--- Start Data segment ---

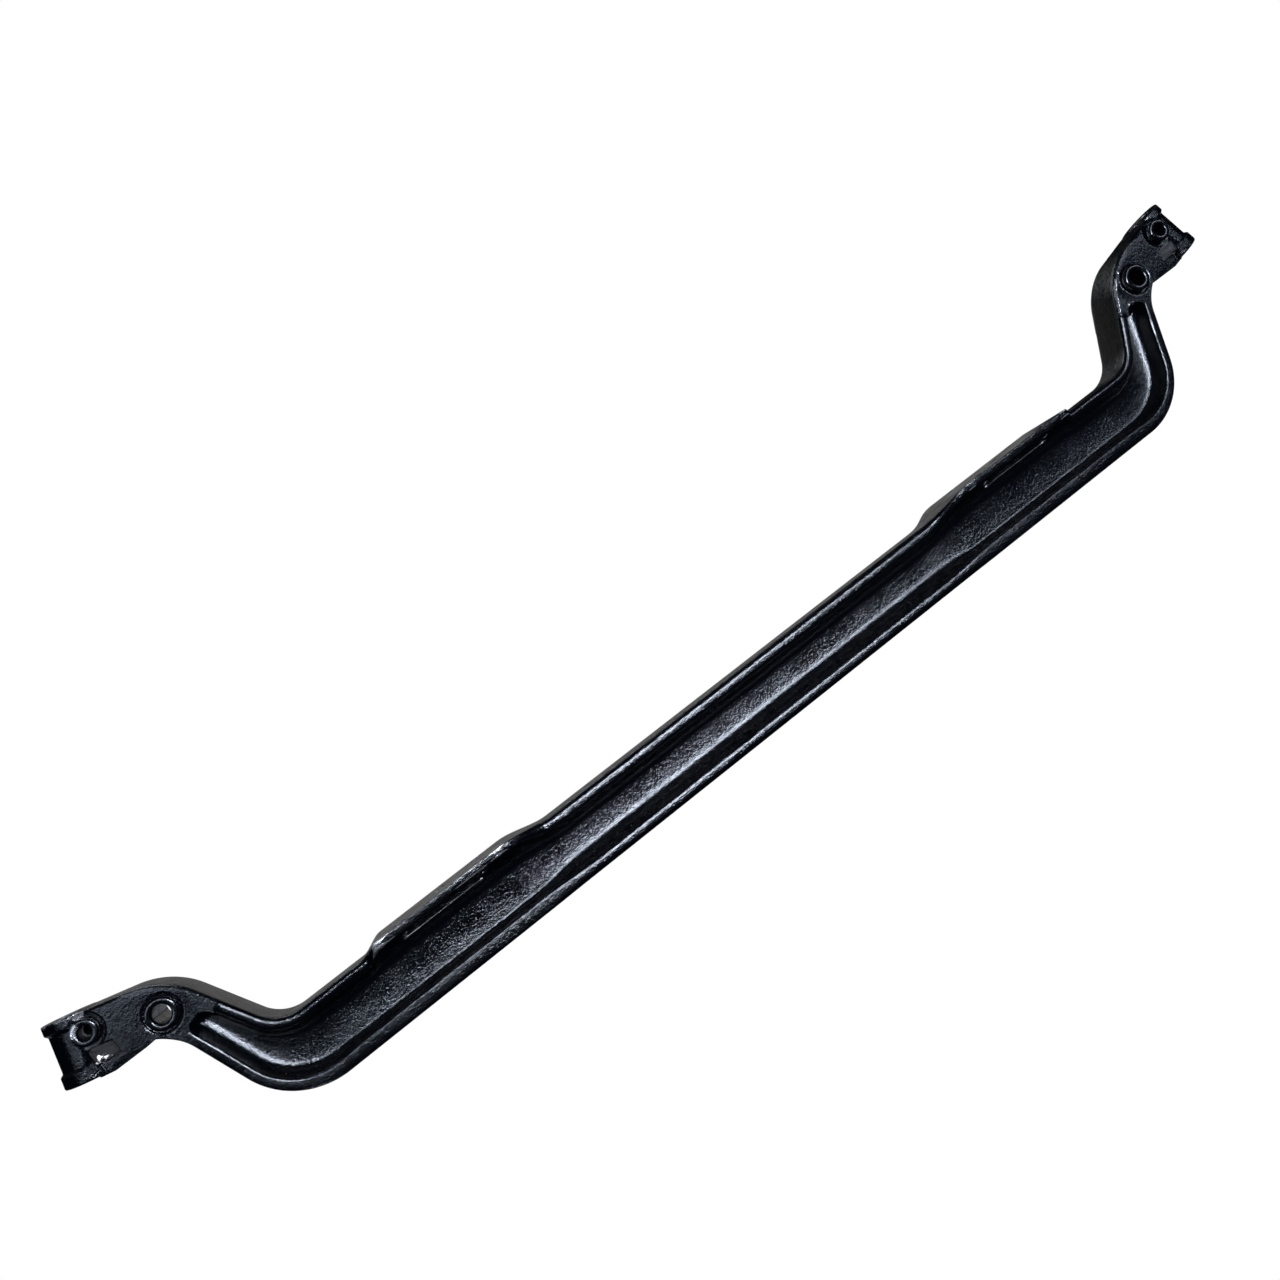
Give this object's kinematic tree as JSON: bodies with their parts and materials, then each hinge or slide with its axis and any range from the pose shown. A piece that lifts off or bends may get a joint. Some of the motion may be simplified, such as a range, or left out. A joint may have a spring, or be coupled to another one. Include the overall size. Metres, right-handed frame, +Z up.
{
  "type": "front axle beam",
  "caption": "Drop-centre forged I-section front axle beam with raised spring pads, rising necks, inclined knuckle pin eyes, sleeved cross bores and steering stop seats.",
  "frame": {"origin": "middle of the beam's length and depth, on the plane of its underside", "axes": "+X along the beam to its right end, +Y to the rear, +Z up from the underside to the spring pads"},
  "size_m": [1.7136, 0.108, 0.2346],
  "materials": {
    "forging_paint": "gloss black over pitted forging skin, chipped at edges",
    "sleeve_steel": "gloss black on turned steel, bare in the bores",
    "stop_block_steel": "thin black paint worn to steel",
    "pin_steel": "dark spring steel"
  },
  "bodies": {
    "root": {"axle_beam": "forging_paint", "key_bore_sleeve_left_front": "sleeve_steel", "cross_bore_sleeve_left_front": "sleeve_steel", "key_bore_sleeve_left_rear": "sleeve_steel", "cross_bore_sleeve_left_rear": "sleeve_steel", "steering_stop_block_left": "stop_block_steel", "stop_block_pin_left": "pin_steel", "key_bore_sleeve_right_front": "sleeve_steel", "cross_bore_sleeve_right_front": "sleeve_steel", "key_bore_sleeve_right_rear": "sleeve_steel", "cross_bore_sleeve_right_rear": "sleeve_steel", "steering_stop_block_right": "stop_block_steel", "stop_block_pin_right": "pin_steel"}
  },
  "joints": []
}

--- End Data segment ---

● **Problem to solve**
Repeat the preceding lines exactly, please, every one of them.

● **Task solution**
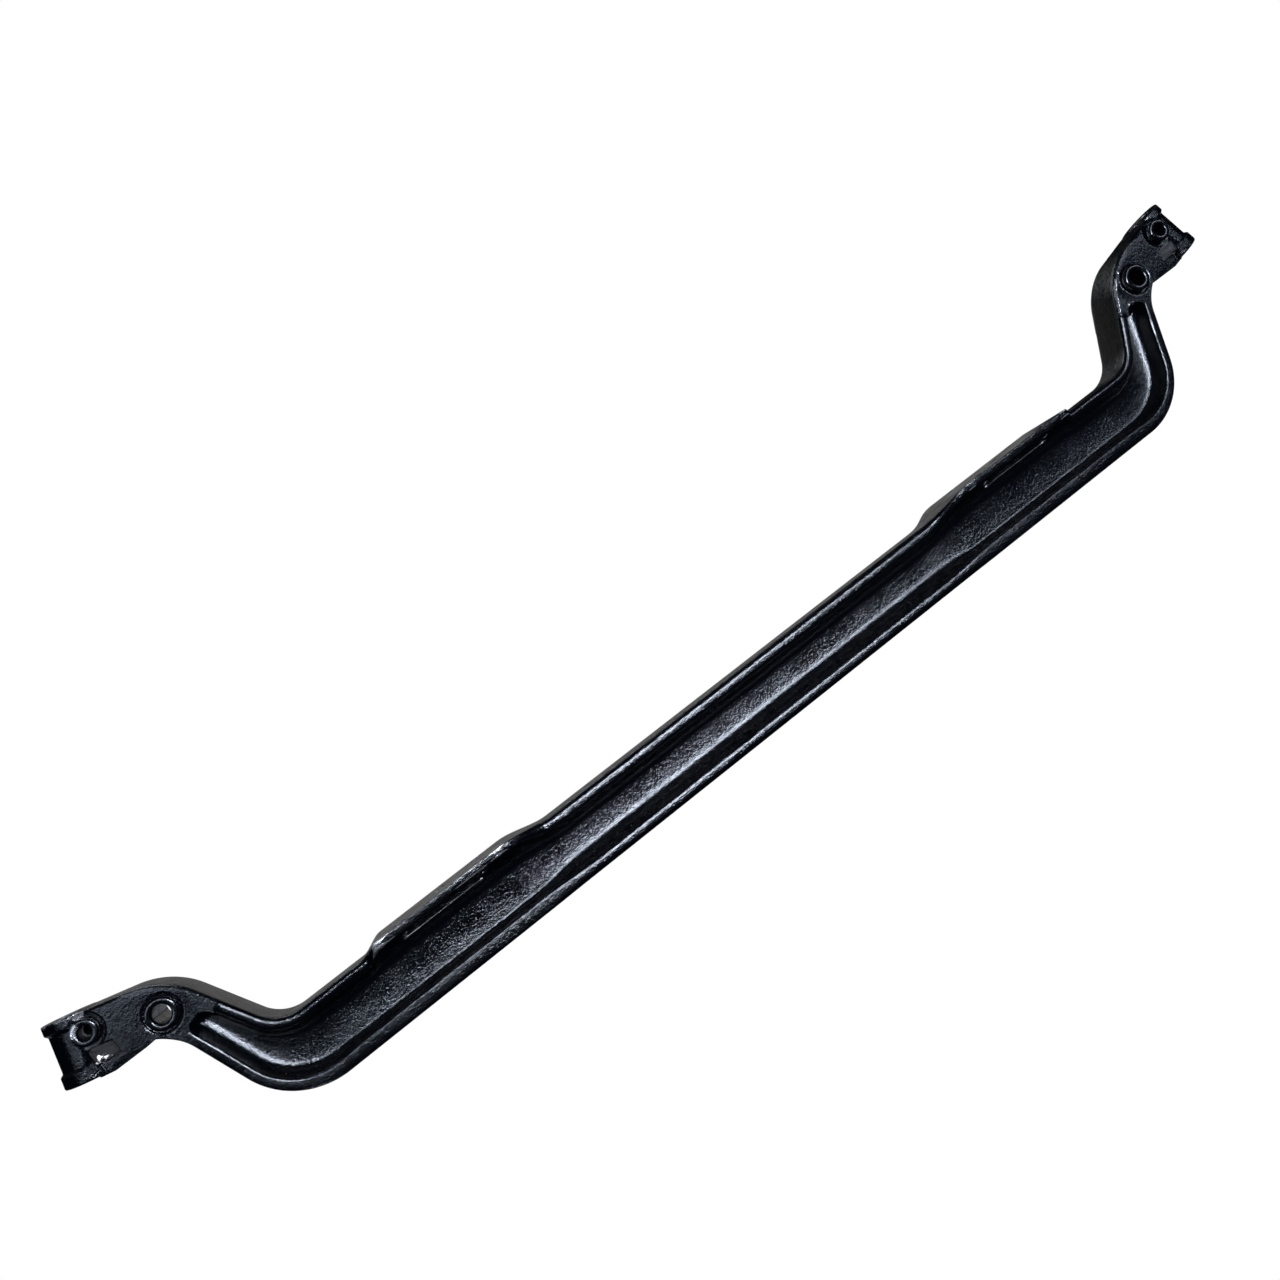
Give this object's kinematic tree as JSON: bodies with their parts and materials, then each hinge or slide with its axis and any range from the pose shown. A piece that lifts off or bends may get a joint. Some of the motion may be simplified, such as a range, or left out. A joint may have a spring, or be coupled to another one. Include the overall size. Metres, right-handed frame, +Z up.
{
  "type": "front axle beam",
  "caption": "Drop-centre forged I-section front axle beam with raised spring pads, rising necks, inclined knuckle pin eyes, sleeved cross bores and steering stop seats.",
  "frame": {"origin": "middle of the beam's length and depth, on the plane of its underside", "axes": "+X along the beam to its right end, +Y to the rear, +Z up from the underside to the spring pads"},
  "size_m": [1.7136, 0.108, 0.2346],
  "materials": {
    "forging_paint": "gloss black over pitted forging skin, chipped at edges",
    "sleeve_steel": "gloss black on turned steel, bare in the bores",
    "stop_block_steel": "thin black paint worn to steel",
    "pin_steel": "dark spring steel"
  },
  "bodies": {
    "root": {"axle_beam": "forging_paint", "key_bore_sleeve_left_front": "sleeve_steel", "cross_bore_sleeve_left_front": "sleeve_steel", "key_bore_sleeve_left_rear": "sleeve_steel", "cross_bore_sleeve_left_rear": "sleeve_steel", "steering_stop_block_left": "stop_block_steel", "stop_block_pin_left": "pin_steel", "key_bore_sleeve_right_front": "sleeve_steel", "cross_bore_sleeve_right_front": "sleeve_steel", "key_bore_sleeve_right_rear": "sleeve_steel", "cross_bore_sleeve_right_rear": "sleeve_steel", "steering_stop_block_right": "stop_block_steel", "stop_block_pin_right": "pin_steel"}
  },
  "joints": []
}